When the four of us started to grow and spread our wings, she decided that the house needed more kids, so she and Dad started taking in exchange students. They were from all over the place – Ecuador, Sweden, Germany, Japan. And then, she taught us it wasn’t Thanksgiving Dinner unless we invited people to the table who had nowhere else to go. So she found some widows, all of them widows of Presbyterian ministers, and she invited them to the table. She still does that.

            Where did I learn how to love like Jesus loves? From my mom. She was recently elected again as an elder to her church. I said, “Why do you let them do that?” She was assigned to chair the Christian Education committee – and she had never ever been to a meeting of that committee ever before, and she’s chairing the committee. I said, “Why are you doing that?” And she said, “We have to teach people however we can that Jesus loves them, beginning with the little ones.” And when her town was flooded by the Susquehanna last September, she was one of the first to say, “We need to invite the rescue workers to sleep on our church pews, and to welcome the Red Cross to use our church’s hall to hand out food, water, and blankets.

That’s my mother. God loves her, and she loves the people that God loves.

            Did you write down the questions that Diana Butler Bass says that the spiritual people are asking? I have some working answers:

How do I believe? My mother believes with her heart, her soul, her mind, and her strength.

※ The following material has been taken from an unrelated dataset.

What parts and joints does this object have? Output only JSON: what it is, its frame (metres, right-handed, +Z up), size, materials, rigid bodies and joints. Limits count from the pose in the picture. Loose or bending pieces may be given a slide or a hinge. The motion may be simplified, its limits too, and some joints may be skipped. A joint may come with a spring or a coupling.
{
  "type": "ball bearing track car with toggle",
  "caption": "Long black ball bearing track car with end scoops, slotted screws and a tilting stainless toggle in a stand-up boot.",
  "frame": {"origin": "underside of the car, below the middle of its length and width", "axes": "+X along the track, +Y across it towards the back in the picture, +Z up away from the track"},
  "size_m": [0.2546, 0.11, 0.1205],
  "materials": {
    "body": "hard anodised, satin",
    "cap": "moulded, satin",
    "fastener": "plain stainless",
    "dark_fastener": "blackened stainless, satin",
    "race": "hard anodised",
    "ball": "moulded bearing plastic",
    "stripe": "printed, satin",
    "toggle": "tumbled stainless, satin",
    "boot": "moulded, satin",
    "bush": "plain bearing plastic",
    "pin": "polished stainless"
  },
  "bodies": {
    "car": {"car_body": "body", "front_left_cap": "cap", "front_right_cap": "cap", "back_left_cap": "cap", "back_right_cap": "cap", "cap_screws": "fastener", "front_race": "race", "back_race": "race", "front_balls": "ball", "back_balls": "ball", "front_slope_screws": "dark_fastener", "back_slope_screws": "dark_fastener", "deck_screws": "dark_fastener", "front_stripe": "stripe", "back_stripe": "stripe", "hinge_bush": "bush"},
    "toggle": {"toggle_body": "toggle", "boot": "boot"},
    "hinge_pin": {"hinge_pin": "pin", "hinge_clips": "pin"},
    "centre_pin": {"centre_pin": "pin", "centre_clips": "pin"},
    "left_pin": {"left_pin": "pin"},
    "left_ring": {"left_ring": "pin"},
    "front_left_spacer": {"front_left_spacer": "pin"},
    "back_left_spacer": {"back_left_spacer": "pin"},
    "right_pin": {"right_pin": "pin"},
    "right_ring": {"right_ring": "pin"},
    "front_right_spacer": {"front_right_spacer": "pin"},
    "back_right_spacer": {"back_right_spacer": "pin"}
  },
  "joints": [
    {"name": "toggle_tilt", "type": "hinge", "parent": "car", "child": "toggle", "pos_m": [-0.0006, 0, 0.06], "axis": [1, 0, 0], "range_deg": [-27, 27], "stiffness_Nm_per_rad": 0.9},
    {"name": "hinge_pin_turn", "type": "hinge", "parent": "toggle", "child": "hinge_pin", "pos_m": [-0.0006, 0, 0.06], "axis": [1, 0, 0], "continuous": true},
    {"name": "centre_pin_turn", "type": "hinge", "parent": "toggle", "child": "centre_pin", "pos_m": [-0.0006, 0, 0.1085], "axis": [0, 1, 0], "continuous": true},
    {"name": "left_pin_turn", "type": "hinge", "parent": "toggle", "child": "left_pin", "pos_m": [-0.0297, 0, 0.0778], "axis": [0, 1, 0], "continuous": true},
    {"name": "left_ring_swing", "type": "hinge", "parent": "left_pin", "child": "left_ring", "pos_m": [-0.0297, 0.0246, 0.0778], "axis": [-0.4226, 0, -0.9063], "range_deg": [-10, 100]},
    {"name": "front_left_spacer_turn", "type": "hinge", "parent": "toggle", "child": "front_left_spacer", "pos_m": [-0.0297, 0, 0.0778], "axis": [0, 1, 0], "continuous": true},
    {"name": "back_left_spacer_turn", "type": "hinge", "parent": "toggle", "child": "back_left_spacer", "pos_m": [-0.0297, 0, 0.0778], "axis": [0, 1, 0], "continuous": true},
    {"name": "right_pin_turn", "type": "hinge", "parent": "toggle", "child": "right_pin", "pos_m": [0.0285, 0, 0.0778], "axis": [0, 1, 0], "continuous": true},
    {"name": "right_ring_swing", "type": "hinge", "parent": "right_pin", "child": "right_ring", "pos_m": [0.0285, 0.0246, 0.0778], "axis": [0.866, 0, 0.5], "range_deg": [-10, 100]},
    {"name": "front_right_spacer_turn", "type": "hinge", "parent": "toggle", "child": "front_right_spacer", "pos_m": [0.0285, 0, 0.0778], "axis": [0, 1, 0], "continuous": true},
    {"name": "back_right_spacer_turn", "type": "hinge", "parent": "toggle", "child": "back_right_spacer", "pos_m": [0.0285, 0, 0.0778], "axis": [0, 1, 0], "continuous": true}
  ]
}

What should I do?  My mom says, “I welcome everybody to my table, especially those who have nobody else.” She adds, “We teach people that Jesus loves them, beginning with the little ones.”

Whose am I? My mother belongs to God, and she belongs to all the people who belong to God. And when I think of her, it makes all the difference.

In fact, when I think of my mother, I know how to live a holy life in the world. Because when you get right to it, all of us want to be in the presence of people who are in the presence of God.[4] It would always be nice to have more church members, but what I really want is to be in the presence of people who are in the presence of God. How about you?